#### DO THIS:
Gather up every line from the entries below that uses the word "object".

#### RECORDED INFORMATION:
-----

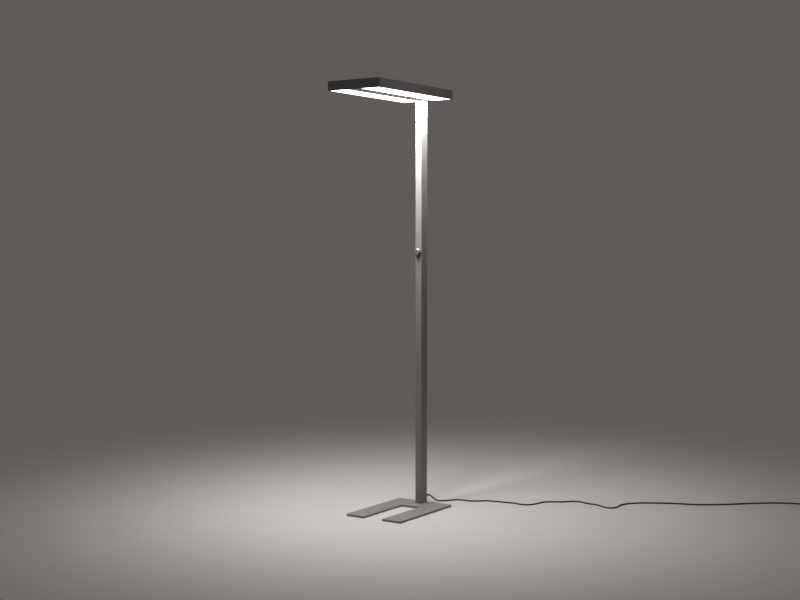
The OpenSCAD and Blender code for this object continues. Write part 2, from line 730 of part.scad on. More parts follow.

-----

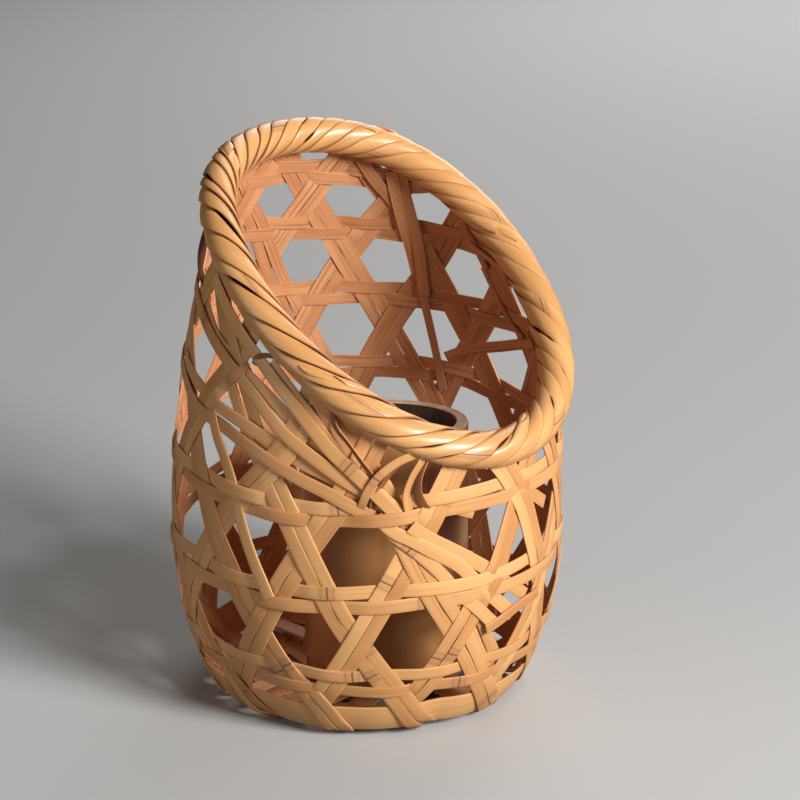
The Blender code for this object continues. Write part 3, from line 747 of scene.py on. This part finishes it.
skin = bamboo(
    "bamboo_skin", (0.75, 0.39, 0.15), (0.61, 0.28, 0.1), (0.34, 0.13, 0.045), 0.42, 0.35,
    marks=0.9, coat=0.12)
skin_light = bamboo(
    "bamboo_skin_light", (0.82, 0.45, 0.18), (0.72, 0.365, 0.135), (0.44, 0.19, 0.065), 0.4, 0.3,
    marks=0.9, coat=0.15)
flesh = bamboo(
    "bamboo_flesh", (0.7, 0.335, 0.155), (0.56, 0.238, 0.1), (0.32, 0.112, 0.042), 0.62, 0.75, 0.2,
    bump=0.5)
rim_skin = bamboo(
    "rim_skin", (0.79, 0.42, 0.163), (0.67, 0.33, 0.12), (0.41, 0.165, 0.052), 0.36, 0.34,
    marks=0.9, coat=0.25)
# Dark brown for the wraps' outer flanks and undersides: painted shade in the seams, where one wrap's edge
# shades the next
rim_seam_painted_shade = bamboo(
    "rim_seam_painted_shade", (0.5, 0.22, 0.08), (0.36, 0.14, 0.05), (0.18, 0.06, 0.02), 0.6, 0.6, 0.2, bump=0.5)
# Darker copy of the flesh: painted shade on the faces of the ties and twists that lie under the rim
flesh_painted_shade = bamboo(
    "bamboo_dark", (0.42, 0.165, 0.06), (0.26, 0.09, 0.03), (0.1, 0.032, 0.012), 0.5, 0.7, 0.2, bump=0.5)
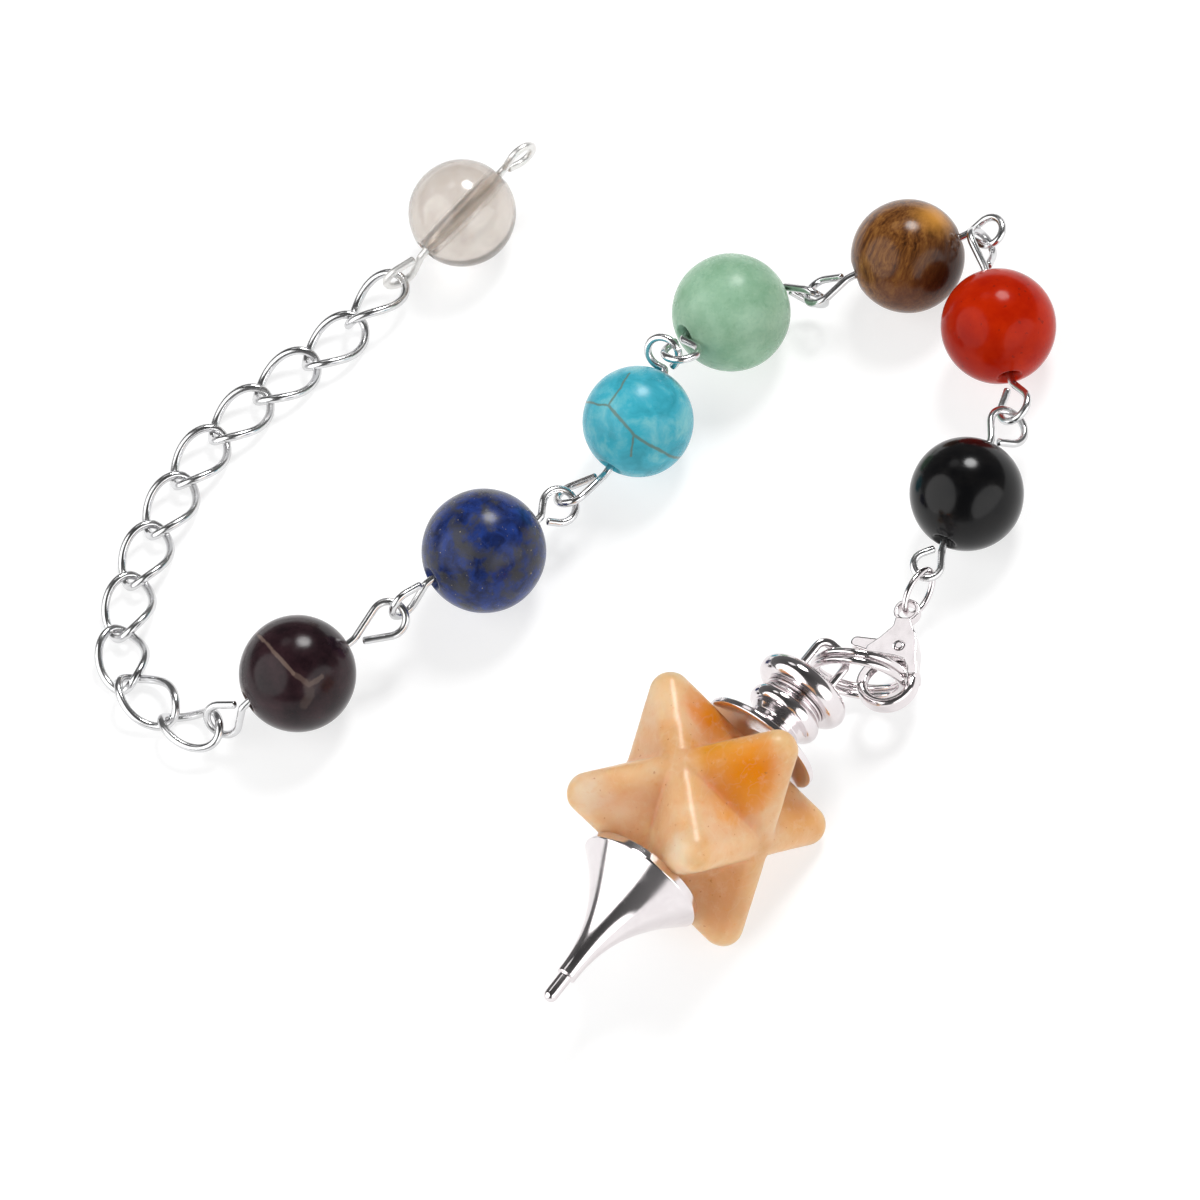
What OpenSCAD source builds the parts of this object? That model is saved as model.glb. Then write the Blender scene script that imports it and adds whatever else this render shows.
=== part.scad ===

-----

#### WRITTEN SOLUTION:
The OpenSCAD and Blender code for this object continues. Write part 2, from line 730 of part.scad on. More parts follow.
The Blender code for this object continues. Write part 3, from line 747 of scene.py on. This part finishes it.
What OpenSCAD source builds the parts of this object? That model is saved as model.glb. Then write the Blender scene script that imports it and adds whatever else this render shows.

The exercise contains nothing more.